[DO THIS] Reproduce, exactly and in full, only the lines below from the one containing "sweep(path=bore_line.line, mode=Mode.SUBTRACT)" through the one containing "bpy.context.scene.collection.objects.link(empty)".
-----
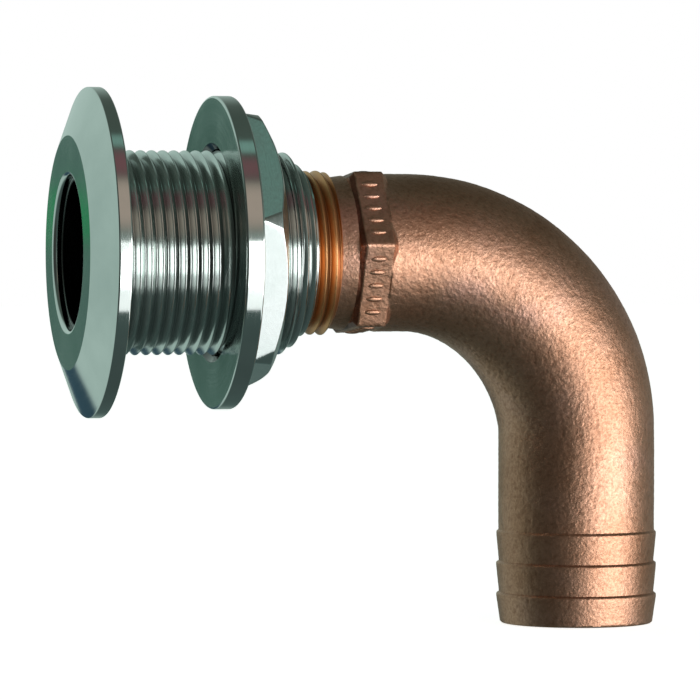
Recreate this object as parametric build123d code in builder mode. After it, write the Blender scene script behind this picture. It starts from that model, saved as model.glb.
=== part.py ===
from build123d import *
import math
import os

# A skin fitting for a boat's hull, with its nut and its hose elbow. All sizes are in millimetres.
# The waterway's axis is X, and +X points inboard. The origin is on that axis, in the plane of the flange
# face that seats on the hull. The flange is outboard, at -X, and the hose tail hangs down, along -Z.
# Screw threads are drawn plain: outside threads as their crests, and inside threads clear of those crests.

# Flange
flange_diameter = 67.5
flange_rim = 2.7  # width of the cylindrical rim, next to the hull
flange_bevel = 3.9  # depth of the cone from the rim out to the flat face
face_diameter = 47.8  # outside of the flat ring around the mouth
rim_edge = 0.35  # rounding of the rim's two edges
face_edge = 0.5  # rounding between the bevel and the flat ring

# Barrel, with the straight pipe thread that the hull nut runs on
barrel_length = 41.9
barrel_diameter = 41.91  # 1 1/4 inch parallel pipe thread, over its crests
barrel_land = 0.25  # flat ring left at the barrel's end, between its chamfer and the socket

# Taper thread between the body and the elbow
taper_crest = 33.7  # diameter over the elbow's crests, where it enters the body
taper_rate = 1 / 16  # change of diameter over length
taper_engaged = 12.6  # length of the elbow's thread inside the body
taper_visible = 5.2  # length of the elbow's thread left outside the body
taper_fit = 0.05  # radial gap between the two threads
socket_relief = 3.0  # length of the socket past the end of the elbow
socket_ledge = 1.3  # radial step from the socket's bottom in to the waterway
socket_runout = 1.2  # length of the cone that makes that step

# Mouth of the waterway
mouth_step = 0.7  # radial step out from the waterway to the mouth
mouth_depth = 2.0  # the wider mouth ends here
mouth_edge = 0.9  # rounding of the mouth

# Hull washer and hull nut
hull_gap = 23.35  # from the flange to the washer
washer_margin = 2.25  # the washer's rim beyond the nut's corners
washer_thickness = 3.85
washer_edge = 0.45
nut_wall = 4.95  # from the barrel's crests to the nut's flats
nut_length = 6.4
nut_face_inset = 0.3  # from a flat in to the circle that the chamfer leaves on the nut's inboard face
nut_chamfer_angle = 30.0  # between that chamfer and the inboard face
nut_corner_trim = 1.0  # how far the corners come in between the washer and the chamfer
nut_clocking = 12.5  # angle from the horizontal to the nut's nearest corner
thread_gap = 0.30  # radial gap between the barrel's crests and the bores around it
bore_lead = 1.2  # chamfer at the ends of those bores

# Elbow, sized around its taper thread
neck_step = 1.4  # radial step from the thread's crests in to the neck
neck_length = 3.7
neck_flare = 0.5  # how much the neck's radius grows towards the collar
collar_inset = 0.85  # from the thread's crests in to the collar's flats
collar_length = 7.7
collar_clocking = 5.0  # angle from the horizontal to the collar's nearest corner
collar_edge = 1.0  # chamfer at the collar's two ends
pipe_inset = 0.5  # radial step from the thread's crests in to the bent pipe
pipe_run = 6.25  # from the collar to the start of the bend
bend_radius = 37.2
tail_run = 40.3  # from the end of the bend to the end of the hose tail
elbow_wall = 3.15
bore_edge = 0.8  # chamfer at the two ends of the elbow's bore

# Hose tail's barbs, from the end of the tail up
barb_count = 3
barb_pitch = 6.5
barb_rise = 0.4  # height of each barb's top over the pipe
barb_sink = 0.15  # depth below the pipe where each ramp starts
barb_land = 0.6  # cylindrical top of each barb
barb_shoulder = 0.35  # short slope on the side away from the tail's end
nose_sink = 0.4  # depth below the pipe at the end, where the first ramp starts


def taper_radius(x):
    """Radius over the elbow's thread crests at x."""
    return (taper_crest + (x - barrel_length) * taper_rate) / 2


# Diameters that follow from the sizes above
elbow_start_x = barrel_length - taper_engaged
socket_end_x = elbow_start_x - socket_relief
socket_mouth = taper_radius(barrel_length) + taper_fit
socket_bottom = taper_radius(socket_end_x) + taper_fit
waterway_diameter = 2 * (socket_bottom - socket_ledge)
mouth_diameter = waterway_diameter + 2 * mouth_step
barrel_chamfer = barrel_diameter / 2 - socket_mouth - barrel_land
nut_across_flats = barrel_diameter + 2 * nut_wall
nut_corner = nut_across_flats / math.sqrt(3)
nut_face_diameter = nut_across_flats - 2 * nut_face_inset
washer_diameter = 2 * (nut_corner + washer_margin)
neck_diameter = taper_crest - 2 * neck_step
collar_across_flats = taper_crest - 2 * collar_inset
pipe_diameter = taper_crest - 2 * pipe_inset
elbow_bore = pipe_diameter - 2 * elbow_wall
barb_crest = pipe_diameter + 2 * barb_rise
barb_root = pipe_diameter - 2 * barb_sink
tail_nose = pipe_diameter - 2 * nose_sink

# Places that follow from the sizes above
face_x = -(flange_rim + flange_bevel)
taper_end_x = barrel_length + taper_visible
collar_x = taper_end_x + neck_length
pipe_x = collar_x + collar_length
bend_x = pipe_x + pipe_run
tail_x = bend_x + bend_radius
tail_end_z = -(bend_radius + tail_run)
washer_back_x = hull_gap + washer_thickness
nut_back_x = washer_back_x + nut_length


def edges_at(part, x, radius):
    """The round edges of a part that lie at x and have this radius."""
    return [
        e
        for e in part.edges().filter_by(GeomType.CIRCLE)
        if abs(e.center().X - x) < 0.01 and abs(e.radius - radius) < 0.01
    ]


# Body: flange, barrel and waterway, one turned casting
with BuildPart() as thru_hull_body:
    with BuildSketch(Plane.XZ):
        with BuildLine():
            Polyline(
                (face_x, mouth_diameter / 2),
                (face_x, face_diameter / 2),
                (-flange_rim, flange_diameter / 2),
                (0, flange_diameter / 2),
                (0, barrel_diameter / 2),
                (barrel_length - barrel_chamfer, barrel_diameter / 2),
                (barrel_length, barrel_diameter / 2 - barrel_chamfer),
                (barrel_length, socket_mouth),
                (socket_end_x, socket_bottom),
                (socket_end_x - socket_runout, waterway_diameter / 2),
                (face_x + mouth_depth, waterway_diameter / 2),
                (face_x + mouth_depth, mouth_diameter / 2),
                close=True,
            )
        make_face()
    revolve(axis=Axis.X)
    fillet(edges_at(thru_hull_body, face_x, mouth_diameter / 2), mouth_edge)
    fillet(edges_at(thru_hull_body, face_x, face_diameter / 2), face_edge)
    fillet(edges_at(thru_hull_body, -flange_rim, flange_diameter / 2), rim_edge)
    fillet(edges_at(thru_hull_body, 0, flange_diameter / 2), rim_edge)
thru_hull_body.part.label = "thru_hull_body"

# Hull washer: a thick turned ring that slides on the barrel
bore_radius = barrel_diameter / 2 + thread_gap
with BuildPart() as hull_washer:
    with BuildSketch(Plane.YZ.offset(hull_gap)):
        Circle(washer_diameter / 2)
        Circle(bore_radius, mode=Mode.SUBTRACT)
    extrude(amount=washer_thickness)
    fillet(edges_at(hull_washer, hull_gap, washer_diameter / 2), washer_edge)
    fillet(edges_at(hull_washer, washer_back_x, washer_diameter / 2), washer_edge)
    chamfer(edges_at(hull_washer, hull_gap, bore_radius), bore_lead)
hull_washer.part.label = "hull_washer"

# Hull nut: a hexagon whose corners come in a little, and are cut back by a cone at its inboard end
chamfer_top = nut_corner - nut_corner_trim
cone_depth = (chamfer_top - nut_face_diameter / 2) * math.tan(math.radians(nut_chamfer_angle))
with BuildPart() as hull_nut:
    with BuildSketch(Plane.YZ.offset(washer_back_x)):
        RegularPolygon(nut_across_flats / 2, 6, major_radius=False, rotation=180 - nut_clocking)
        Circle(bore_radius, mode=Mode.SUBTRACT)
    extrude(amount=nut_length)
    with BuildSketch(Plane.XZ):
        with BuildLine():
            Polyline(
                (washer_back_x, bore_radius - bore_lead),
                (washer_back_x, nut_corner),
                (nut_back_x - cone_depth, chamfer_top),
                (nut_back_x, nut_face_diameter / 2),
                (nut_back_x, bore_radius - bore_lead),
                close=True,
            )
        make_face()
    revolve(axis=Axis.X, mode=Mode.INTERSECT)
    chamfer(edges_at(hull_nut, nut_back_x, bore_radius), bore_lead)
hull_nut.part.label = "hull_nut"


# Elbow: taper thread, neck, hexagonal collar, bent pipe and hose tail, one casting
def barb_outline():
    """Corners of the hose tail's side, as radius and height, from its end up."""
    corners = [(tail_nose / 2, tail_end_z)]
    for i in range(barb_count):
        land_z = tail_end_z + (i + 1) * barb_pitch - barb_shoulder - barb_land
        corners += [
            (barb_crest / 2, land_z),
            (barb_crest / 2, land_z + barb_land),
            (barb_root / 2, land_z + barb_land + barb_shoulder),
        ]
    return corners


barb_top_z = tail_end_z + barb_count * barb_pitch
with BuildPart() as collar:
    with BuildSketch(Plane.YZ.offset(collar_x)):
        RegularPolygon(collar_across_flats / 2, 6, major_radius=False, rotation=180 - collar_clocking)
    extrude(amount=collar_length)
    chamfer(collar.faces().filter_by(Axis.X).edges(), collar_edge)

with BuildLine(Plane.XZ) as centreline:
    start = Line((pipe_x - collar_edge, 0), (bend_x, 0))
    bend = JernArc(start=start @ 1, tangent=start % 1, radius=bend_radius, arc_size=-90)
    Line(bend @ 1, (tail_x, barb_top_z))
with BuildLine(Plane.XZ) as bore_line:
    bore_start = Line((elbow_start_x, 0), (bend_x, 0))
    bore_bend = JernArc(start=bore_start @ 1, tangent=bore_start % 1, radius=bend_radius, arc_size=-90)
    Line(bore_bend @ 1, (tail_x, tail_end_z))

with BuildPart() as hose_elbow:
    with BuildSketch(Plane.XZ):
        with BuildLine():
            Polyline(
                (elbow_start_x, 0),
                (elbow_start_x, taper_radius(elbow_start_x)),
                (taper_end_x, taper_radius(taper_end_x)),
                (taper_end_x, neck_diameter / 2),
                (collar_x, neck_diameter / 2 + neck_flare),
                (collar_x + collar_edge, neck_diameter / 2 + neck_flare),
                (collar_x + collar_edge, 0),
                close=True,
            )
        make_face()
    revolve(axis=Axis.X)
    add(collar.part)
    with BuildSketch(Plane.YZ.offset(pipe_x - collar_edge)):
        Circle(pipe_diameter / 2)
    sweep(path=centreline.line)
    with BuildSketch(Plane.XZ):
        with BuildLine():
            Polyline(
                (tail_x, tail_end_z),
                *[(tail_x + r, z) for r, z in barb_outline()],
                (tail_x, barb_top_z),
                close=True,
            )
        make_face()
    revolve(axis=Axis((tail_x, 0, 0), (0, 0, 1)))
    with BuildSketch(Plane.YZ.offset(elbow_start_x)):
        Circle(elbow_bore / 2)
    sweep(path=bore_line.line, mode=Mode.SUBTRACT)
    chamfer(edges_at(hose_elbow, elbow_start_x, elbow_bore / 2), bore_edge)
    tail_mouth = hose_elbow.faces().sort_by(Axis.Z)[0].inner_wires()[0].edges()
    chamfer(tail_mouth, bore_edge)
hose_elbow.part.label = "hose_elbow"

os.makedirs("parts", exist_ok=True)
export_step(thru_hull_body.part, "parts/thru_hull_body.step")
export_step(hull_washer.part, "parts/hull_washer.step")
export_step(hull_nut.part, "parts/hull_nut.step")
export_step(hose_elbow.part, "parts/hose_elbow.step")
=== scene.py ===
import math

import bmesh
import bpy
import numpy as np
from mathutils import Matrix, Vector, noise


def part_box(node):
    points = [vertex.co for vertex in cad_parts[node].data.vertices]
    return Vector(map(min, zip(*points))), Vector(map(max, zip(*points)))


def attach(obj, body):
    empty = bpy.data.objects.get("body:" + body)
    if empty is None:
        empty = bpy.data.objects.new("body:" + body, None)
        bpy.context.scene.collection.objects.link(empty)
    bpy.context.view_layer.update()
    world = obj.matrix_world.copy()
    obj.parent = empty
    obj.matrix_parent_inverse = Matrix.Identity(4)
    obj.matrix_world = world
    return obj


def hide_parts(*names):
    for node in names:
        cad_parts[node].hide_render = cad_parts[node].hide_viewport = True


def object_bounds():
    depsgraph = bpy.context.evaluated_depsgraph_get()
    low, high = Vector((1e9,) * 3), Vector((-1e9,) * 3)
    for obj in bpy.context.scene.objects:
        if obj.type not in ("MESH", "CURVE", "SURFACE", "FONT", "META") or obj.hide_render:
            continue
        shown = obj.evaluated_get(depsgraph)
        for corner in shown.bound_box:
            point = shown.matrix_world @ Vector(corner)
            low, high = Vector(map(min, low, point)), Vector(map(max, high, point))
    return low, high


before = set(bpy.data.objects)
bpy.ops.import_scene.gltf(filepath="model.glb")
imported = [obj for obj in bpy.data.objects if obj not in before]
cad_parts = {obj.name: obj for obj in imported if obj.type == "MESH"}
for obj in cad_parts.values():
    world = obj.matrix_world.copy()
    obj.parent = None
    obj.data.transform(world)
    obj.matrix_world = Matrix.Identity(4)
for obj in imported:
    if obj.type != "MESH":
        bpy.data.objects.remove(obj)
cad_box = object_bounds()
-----
[WORKED ANSWER]
    sweep(path=bore_line.line, mode=Mode.SUBTRACT)
    chamfer(edges_at(hose_elbow, elbow_start_x, elbow_bore / 2), bore_edge)
    tail_mouth = hose_elbow.faces().sort_by(Axis.Z)[0].inner_wires()[0].edges()
    chamfer(tail_mouth, bore_edge)
hose_elbow.part.label = "hose_elbow"

os.makedirs("parts", exist_ok=True)
export_step(thru_hull_body.part, "parts/thru_hull_body.step")
export_step(hull_washer.part, "parts/hull_washer.step")
export_step(hull_nut.part, "parts/hull_nut.step")
export_step(hose_elbow.part, "parts/hose_elbow.step")
=== scene.py ===
import math

import bmesh
import bpy
import numpy as np
from mathutils import Matrix, Vector, noise


def part_box(node):
    points = [vertex.co for vertex in cad_parts[node].data.vertices]
    return Vector(map(min, zip(*points))), Vector(map(max, zip(*points)))


def attach(obj, body):
    empty = bpy.data.objects.get("body:" + body)
    if empty is None:
        empty = bpy.data.objects.new("body:" + body, None)
        bpy.context.scene.collection.objects.link(empty)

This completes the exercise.